The man seemed to have very clear ideas, but in my opinion he could not help being influenced by government media. After ranting of Castro, the man began to criticize U.S. foreign policy and their caused wars and because they had imprisoned 5 Cuban heroes considered innocent and claimed that the September 11th attacks were executed by the government of the States, to have an excuse to invade Afghanistan, a surprising opinion that I also heard in the Middle East a couple of years ago. What he didn´t mention was the embargo that keeps the U.S. government on Cuba, because I got the feeling that most of the Cubans accepts that their problems do not have this origin.
After the conversation with the man of Cienfuegos I was more convinced than ever that the communist ideas, although very humanistic and idealistic, have no possibility to be applied in practice and that any attempt will always generate misery and suffering.
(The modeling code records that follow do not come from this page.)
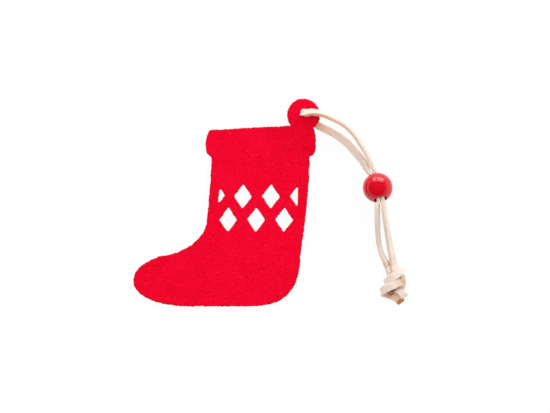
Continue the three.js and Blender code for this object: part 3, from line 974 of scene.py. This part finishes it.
def drawn_to_lace(place):
    """Where a point of the felt goes once the punched hole has closed round the lace in it."""
    out = Vector((place.x - HOLE.x, place.y - HOLE.y, 0))
    if out.length > HOLE_RADIUS + HOLE_PULL:
        return place
    way = out.normalized()
    along = abs(way.dot(HOLE_WAY)) / (LACE_WIDTH / 2 * HOLE_SQUEEZE_SHARE)
    across = abs(way.cross(HOLE_WAY).z) / (LACE_THICKNESS / 2 * HOLE_SQUEEZE_SHARE)
    tight = 1 / (along**HOLE_SQUARENESS + across**HOLE_SQUARENESS) ** (1 / HOLE_SQUARENESS) + HOLE_SLACK
    share = 1 - smooth(out.length, HOLE_RADIUS, HOLE_RADIUS + HOLE_PULL)
    return place - way * (HOLE_RADIUS - tight) * share


def in_cut_outs(place):
    """Whether a place is in the stretch of the leg that holds the cut-outs."""
    low, high = CUT_OUTS_LOW, CUT_OUTS_HIGH
    return low.x < place.x < high.x and low.y < place.y < high.y


def unsettle(mesh, settings):
    """Makes faces and cut edges uneven, as pressed wool is, with nothing below the surface it lies on."""
    places = np.empty(len(mesh.vertices) * 3, np.float32)
    normals = np.empty_like(places)
    mesh.vertices.foreach_get("co", places)
    mesh.vertex_normals.foreach_get("vector", normals)
    moved, cuts = [], []
    for place, normal in zip(places.reshape(-1, 3).tolist(), normals.reshape(-1, 3).tolist()):
        place, normal = drawn_to_lace(Vector(place)), Vector(normal)
        slant = 1 - abs(normal.z)
        edge = smooth(slant, *EDGE_SLANTS)
        uneven = waves(place, FELT_LUMPS) * LUMP_SHARE + waves(place, FELT_NICKS) * mix(*NICK_SHARES, edge)
        reach = mix(settings.face_wobble, settings.edge_wobble, edge)
        spread = settings.cut_spread * edge if in_cut_outs(place) else 0
        place += normal * (reach * uneven - spread)
        moved.append((place.x, place.y, max(place.z, 0)))
        # How steep the surface is, for the painted shade on the cut walls
        cuts.append(smooth(slant, *EDGE_SHADE_SLANTS))
    mesh.vertices.foreach_set("co", np.ravel(moved))
    add_shares(mesh, "cut", cuts)
    mesh.update()


class ORNAMENT_OT_bead(bpy.types.Operator):
    """Make the painted wooden bead"""

    bl_idname = "ornament.bead"
    bl_label = "Bead"

    def execute(self, context):
        settings = context.scene.ornament_bead
        piece = new_piece("painted_bead", bead_mesh(settings), paint_finish(settings))
        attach(piece, "bead")
        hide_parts("bead")
        return {"FINISHED"}


def bead_profile():
    """The bead's section: up the wall of the bore, over the rim, down the ball and over the other rim,
    as (out, up, bare share) points."""
    radius = BEAD_DIAMETER / 2
    rim_out = BORE_RADIUS + BEAD_EDGE_RADIUS
    rim_height = math.sqrt((radius - BEAD_EDGE_RADIUS) ** 2 - rim_out**2)
    rim_turn = math.atan2(rim_height, rim_out)
    wall = [(BORE_RADIUS, rim_height * k / RIM_STEPS, 1.0) for k in range(1 - RIM_STEPS, RIM_STEPS)]
    rim, ball = [], []
    for k in range(RIM_STEPS):
        angle = mix(math.pi, rim_turn, k / RIM_STEPS)
        out = rim_out + BEAD_EDGE_RADIUS * math.cos(angle)
        up = rim_height + BEAD_EDGE_RADIUS * math.sin(angle)
        rim.append((out, up, 1 - k / RIM_STEPS))
    for k in range(BALL_STEPS + 1):
        angle = mix(rim_turn, -rim_turn, k / BALL_STEPS)
        ball.append((radius * math.cos(angle), radius * math.sin(angle), 0.0))
    other_rim = [(out, -up, share) for out, up, share in reversed(rim)]
    return wall + rim + ball + other_rim


def bead_mesh(settings):
    """The bead, turned about the bore's axis."""
    profile = bead_profile()
    turn = Vector((0, 0, 1)).rotation_difference(-BORE_AXIS)
    places, bare = [], []
    for step in range(settings.segments):
        angle = 2 * math.pi * step / settings.segments
        for out, up, share in profile:
            place = Vector((out * math.cos(angle), out * math.sin(angle), up))
            places.append(BEAD_CENTRE + turn @ (place * (1 + waves(place, BEAD_WAVES))))
            bare.append(share)
    count = len(profile)
    faces = []
    for step in range(settings.segments):
        here, there = step * count, ((step + 1) % settings.segments) * count
        for k in range(count):
            following = (k + 1) % count
            faces.append((here + k, here + following, there + following, there + k))
    mesh = bpy.data.meshes.new("painted_bead")
    mesh.from_pydata(places, [], faces)
    add_shares(mesh, "bare", bare)
    mesh.shade_smooth()
    return mesh


class ORNAMENT_OT_fibres(bpy.types.Operator):
    """Scatter loose wool fibres over the felt"""

    bl_idname = "ornament.fibres"
    bl_label = "Felt fibres"

    def execute(self, context):
        settings = context.scene.ornament_felt
        source = bpy.data.objects["felt_stocking"]
        fuzz = bpy.data.objects.new("felt_fibres", source.data.copy())
        context.scene.collection.objects.link(fuzz)
        # The fibres' finish, painted paler as a painted highlight
        finish = felt_finish(settings, "felt_fibre", FIBRE_HIGHLIGHT_SHARE)
        modifier = fuzz.modifiers.new("fibres", "NODES")
        modifier.node_group = fibre_tree()
        values = {
            "Density": settings.fibre_density,
            "Length": settings.fibre_length,
            "Radius": settings.fibre_radius,
            "Seed": settings.seed,
            "Finish": finish,
        }
        for item in modifier.node_group.interface.items_tree:
            if item.name in values:
                modifier[item.identifier] = values[item.name]
        mesh = bake_modifiers(fuzz)
        keep_above_floor(mesh)
        mesh.materials.clear()
        mesh.materials.append(finish)
        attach(fuzz, "stocking")
        return {"FINISHED"}


def fibre_tree():
    """Geometry nodes that put bent fibres on every face that doesn't look down."""
    group = bpy.data.node_groups.new("wool_fibres", "GeometryNodeTree")
    sockets = (
        ("Geometry", "NodeSocketGeometry"),
        ("Density", "NodeSocketFloat"),
        ("Length", "NodeSocketFloat"),
        ("Radius", "NodeSocketFloat"),
        ("Seed", "NodeSocketInt"),
        ("Finish", "NodeSocketMaterial"),
    )
    for name, kind in sockets:
        group.interface.new_socket(name, in_out="INPUT", socket_type=kind)
    group.interface.new_socket("Geometry", in_out="OUTPUT", socket_type="NodeSocketGeometry")
    tree = Tree(group)
    entry = group.nodes.new("NodeGroupInput")
    given = {name: Wire(tree, entry.outputs[name]) for name, _ in sockets}

    def scaled(by, vector):
        return tree.add("ShaderNodeVectorMath", "Vector", {"operation": "SCALE"}, {0: vector, "Scale": by})

    upward = tree.add("ShaderNodeSeparateXYZ", "Z", {}, {0: tree.add("GeometryNodeInputNormal", 0)})
    facing = tree.add("FunctionNodeCompare", 0, {"operation": "GREATER_THAN"}, {0: upward, 1: LOOKS_DOWN})
    scatter = group.nodes.new("GeometryNodeDistributePointsOnFaces")
    fed = {
        "Mesh": given["Geometry"],
        "Selection": facing,
        "Density": given["Density"],
        "Seed": given["Seed"],
    }
    for name, wire in fed.items():
        group.links.new(wire.socket, scatter.inputs[name])
    bend = {"Resolution": FIBRE_STEPS}
    for name, shares in zip(("Start", "Middle", "End"), FIBRE_SHARES):
        bend[name] = scaled(given["Length"], shares)
    curve = tree.add("GeometryNodeCurveQuadraticBezier", 0, {}, bend)
    across = {"Resolution": FIBRE_SIDES, "Radius": given["Radius"]}
    ring = tree.add("GeometryNodeCurvePrimitiveCircle", 0, {}, across)
    swept = {"Curve": curve, "Profile Curve": ring, "Fill Caps": True}
    fibre = tree.add("GeometryNodeCurveToMesh", 0, {}, swept)
    lean = tree.add(
        "FunctionNodeRandomValue", 0, {"data_type": "FLOAT_VECTOR"},
        {0: FIBRE_LEANS[0], 1: FIBRE_LEANS[1], "Seed": given["Seed"]},
    )
    turned = tree.add("FunctionNodeEulerToRotation", 0, {}, {0: lean})
    aligned = Wire(tree, scatter.outputs["Rotation"])
    rotation = tree.add(
        "FunctionNodeRotateRotation", 0, {"rotation_space": "LOCAL"},
        {"Rotation": aligned, "Rotate By": turned},
    )
    spread = {2: FIBRE_SIZE_SHARES[0], 3: FIBRE_SIZE_SHARES[1], "Seed": given["Seed"]}
    size = tree.add("FunctionNodeRandomValue", 1, {"data_type": "FLOAT"}, spread)
    points = Wire(tree, scatter.outputs["Points"])
    instances = tree.add(
        "GeometryNodeInstanceOnPoints", 0, {},
        {"Points": points, "Instance": fibre, "Rotation": rotation, "Scale": size},
    )
    real = tree.add("GeometryNodeRealizeInstances", 0, {}, {"Geometry": instances})
    painted = tree.add("GeometryNodeSetMaterial", 0, {}, {"Geometry": real, "Material": given["Finish"]})
    leaving = group.nodes.new("NodeGroupOutput")
    group.links.new(painted.socket, leaving.inputs[0])
    return group


class ORNAMENT_OT_studio(bpy.types.Operator):
    """Make the plain white floor, the soft lamps and the room light"""

    bl_idname = "ornament.studio"
    bl_label = "Studio"

    def execute(self, context):
        studio = context.scene.ornament_studio
        half = studio.floor_size / 2
        mesh = bpy.data.meshes.new("floor")
        corners = [(x * half, y * half, -FLOOR_DROP) for x, y in ((-1, -1), (1, -1), (1, 1), (-1, 1))]
        mesh.from_pydata(corners, [], [(0, 1, 2, 3)])
        new_piece("floor", mesh, floor_finish(studio.floor_glow))
        add_softboxes(studio)
        room_light(studio)
        context.scene.view_settings.view_transform = "Standard"
        return {"FINISHED"}


def add_softboxes(studio):
    """Two softboxes side by side behind the ornament, with a narrow gap between them. Each is one lamp
    for the gloss and a weaker one for the light that it gives."""
    place = Vector(studio.key_place)
    facing = (-place).to_track_quat("-Z", "Y").to_euler()
    for side, width in zip((-1, 1), studio.key_widths):
        for power, unlit in ((studio.gloss_power, "diffuse"), (studio.key_power, "glossy")):
            data = bpy.data.lights.new("softbox", "AREA")
            data.shape = "RECTANGLE"
            data.size, data.size_y = width, studio.key_height
            data.energy = power * width / sum(studio.key_widths)
            lamp = bpy.data.objects.new("softbox", data)
            bpy.context.scene.collection.objects.link(lamp)
            lamp.location = place + Vector((side * (studio.key_gap + width) / 2, 0, 0))
            lamp.rotation_euler = facing
            setattr(lamp, "visible_" + unlit, False)


def seen_directly(tree):
    """1 on camera, glossy and transmission rays, and 0 on the rest."""
    kinds = ("Is Camera Ray", "Is Glossy Ray", "Is Transmission Ray")
    path = tree.tree.nodes.new("ShaderNodeLightPath")
    rays = [Wire(tree, path.outputs[kind]) for kind in kinds]
    return tree.between(rays[0] + rays[1] + rays[2], 0, 1)


def floor_finish(glow_share):
    """A white floor that shows nearly white to the eye and still keeps the ornament's shadow."""
    material, tree = new_finish("floor")
    paper = tree.add("ShaderNodeBsdfDiffuse", 0, {}, {"Color": PAPER})
    glow = tree.add("ShaderNodeEmission", 0, {}, {"Color": WHITE, "Strength": FLOOR_GLOW_LEVEL})
    surface = tree.add(
        "ShaderNodeMixShader", 0, {}, {0: seen_directly(tree) * glow_share, 1: paper, 2: glow}
    )
    tree.add("ShaderNodeOutputMaterial", 0, {}, {"Surface": surface})
    return material


def room_light(studio):
    """White round the horizon. Overhead the gloss sees it dim, where the photographer stands, but the
    light that it gives is stronger there, as under a pale ceiling."""
    world = bpy.data.worlds.new("studio")
    world.use_nodes = True
    world.node_tree.nodes.clear()
    tree = Tree(world.node_tree)
    way = tree.add("ShaderNodeTexCoord", "Generated")
    height = tree.add("ShaderNodeSeparateXYZ", "Z", {}, {0: way})
    right = tree.add("ShaderNodeSeparateXYZ", "X", {}, {0: way})
    back = tree.add("ShaderNodeSeparateXYZ", "Y", {}, {0: way})
    seen = 1.0 - tree.between(height - right * studio.side_light, -0.05, 0.6) * (1.0 - studio.zenith_level)
    above = tree.between(height, 0.2, 0.9) * (studio.room_level - studio.ceiling_level)
    near = tree.between(back, 0.2, -0.8) * studio.front_shade
    far = tree.between(back, 0.1, 0.9) * studio.back_light
    given = studio.room_level - above - near + far + right * studio.side_light
    strength = given + (seen - given) * seen_directly(tree)
    light = tree.add("ShaderNodeBackground", 0, {}, {"Color": WHITE, "Strength": strength})
    tree.add("ShaderNodeOutputWorld", 0, {}, {"Surface": light})
    bpy.context.scene.world = world


class ORNAMENT_PT_panel(bpy.types.Panel):
    """Lists the ornament's pieces and the stage"""

    bl_idname = "ORNAMENT_PT_panel"
    bl_label = "Ornament"
    bl_space_type = "VIEW_3D"
    bl_region_type = "UI"
    bl_category = "Ornament"

    def draw(self, context):
        for operator in OPERATORS:
            self.layout.operator(operator.bl_idname)
        for name in GROUPS:
            settings = getattr(context.scene, name)
            box = self.layout.box()
            for key in settings.bl_rna.properties.keys():
                if key not in {"rna_type", "name"}:
                    box.prop(settings, key)


OPERATORS = (
    ORNAMENT_OT_camera,
    ORNAMENT_OT_bead,
    ORNAMENT_OT_lace,
    ORNAMENT_OT_stocking,
    ORNAMENT_OT_fibres,
    ORNAMENT_OT_studio,
)


def register():
    for name, group in GROUPS.items():
        bpy.utils.register_class(group)
        setattr(bpy.types.Scene, name, PointerProperty(type=group))
    for operator in OPERATORS:
        bpy.utils.register_class(operator)
    bpy.utils.register_class(ORNAMENT_PT_panel)


def unregister():
    bpy.utils.unregister_class(ORNAMENT_PT_panel)
    for operator in reversed(OPERATORS):
        bpy.utils.unregister_class(operator)
    for name, group in reversed(GROUPS.items()):
        delattr(bpy.types.Scene, name)
        bpy.utils.unregister_class(group)


def main():
    register()
    for operator in OPERATORS:
        group, action = operator.bl_idname.split(".")
        getattr(getattr(bpy.ops, group), action)()


if __name__ == "__main__":
    main()
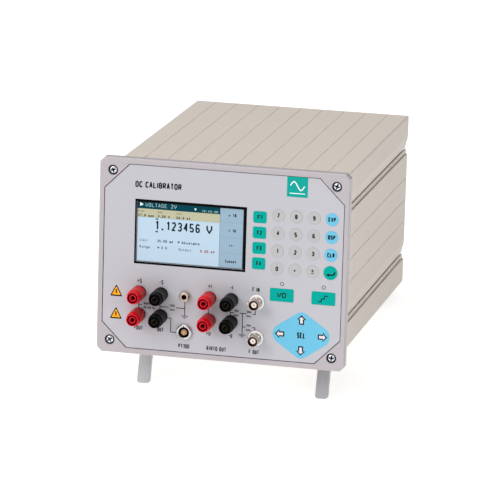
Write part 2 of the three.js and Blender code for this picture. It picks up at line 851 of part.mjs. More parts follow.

It seemed that the Cuban leaders had realized that and they begin to implement capitalist recipes, allowing a free economy and collecting taxes (excessive) on the profits to reinvest them creating a welfare state. What I do not understand is why they continue insisting that the revolution was not over. Sure, the rulers know that the people have ceased to love them and they want a profound change. Why not assume the failure and leave the power so that the people could choose their next leaders in free and democratic elections? *
* I thought that my impressions might be strongly influenced by my ideology, but on returning to Mexico we found a friend of Ivette, with anarchist ideas, who agreed with me analyzing some issues affecting Cuba that the 3 of us had visited recently.